[Excerpt from a dataset]
--- START ---
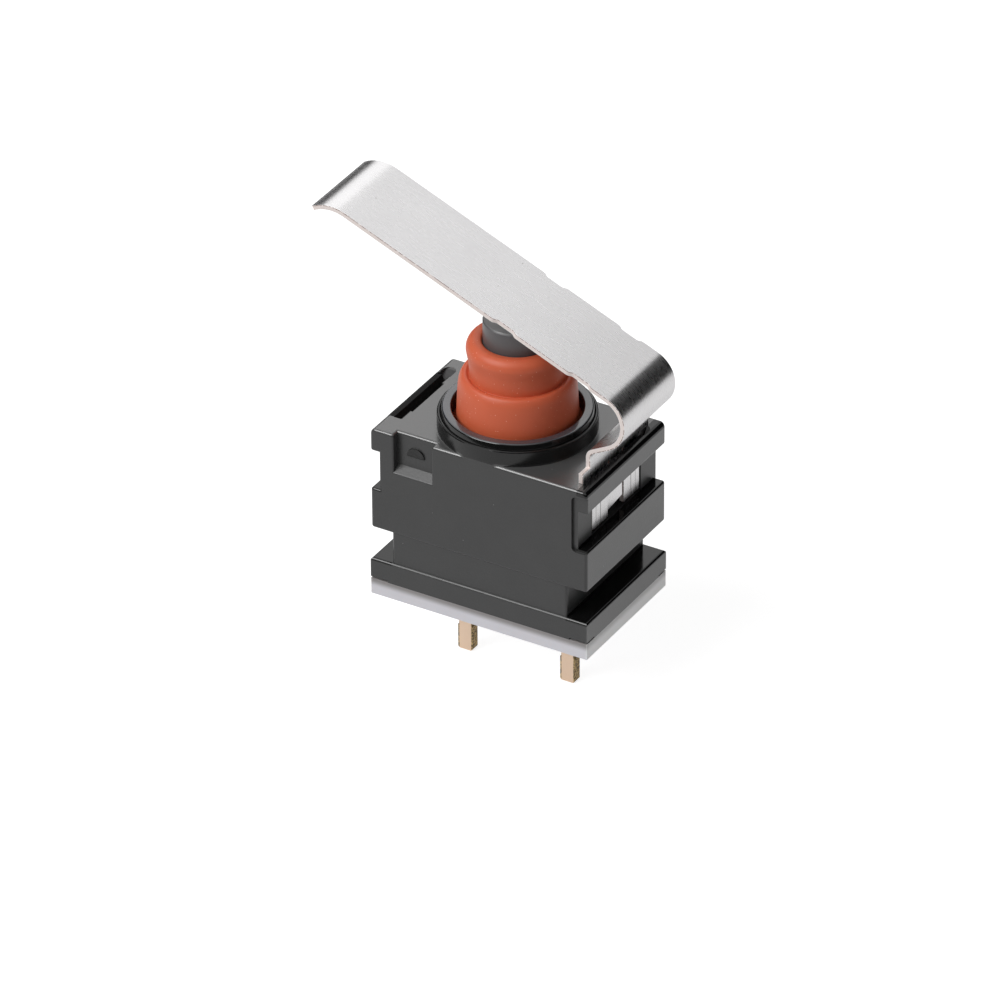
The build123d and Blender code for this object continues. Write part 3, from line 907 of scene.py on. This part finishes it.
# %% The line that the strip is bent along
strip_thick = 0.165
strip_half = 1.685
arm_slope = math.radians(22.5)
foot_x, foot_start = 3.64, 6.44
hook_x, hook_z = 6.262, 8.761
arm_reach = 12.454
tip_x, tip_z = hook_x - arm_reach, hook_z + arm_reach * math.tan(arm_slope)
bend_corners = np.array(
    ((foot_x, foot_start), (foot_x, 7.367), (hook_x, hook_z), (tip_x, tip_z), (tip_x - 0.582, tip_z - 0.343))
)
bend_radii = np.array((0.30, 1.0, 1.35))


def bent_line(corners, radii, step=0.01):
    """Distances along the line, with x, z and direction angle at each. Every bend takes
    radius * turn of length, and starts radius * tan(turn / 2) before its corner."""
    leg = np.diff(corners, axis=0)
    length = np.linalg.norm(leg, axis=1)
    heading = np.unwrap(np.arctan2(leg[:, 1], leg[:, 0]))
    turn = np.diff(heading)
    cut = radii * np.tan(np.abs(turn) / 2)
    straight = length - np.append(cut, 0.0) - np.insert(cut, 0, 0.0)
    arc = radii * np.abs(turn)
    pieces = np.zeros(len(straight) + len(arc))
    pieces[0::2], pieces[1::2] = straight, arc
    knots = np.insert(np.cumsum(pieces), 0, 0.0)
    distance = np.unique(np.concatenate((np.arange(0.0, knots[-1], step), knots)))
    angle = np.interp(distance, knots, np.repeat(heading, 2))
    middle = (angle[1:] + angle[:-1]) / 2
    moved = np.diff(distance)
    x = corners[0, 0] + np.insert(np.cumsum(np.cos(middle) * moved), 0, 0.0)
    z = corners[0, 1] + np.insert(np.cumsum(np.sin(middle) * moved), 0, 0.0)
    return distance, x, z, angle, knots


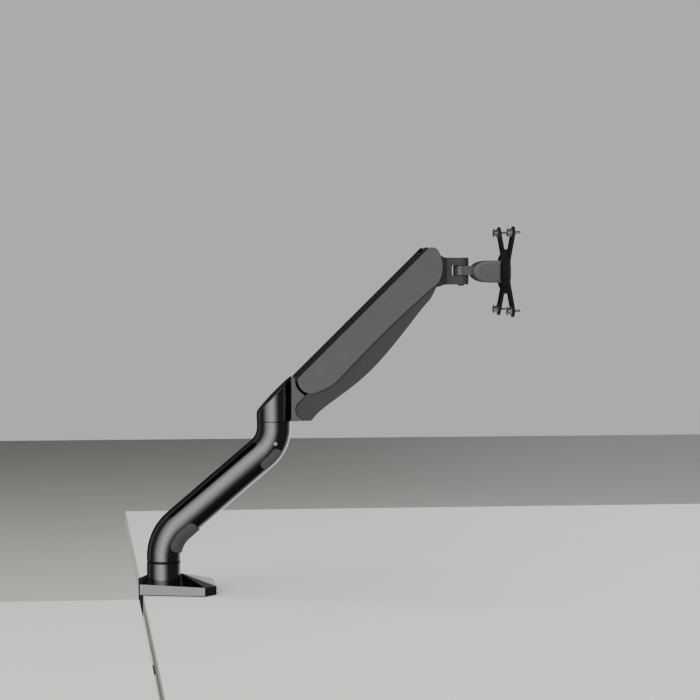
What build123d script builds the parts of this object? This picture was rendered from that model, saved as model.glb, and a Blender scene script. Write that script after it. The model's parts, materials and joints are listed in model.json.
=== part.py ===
--- END ---
WHAT YOU NEED TO DO:
Look through the lines above and collect those with the word "This".

ANSWER TO THE TASK:
The build123d and Blender code for this object continues. Write part 3, from line 907 of scene.py on. This part finishes it.
What build123d script builds the parts of this object? This picture was rendered from that model, saved as model.glb, and a Blender scene script. Write that script after it. The model's parts, materials and joints are listed in model.json.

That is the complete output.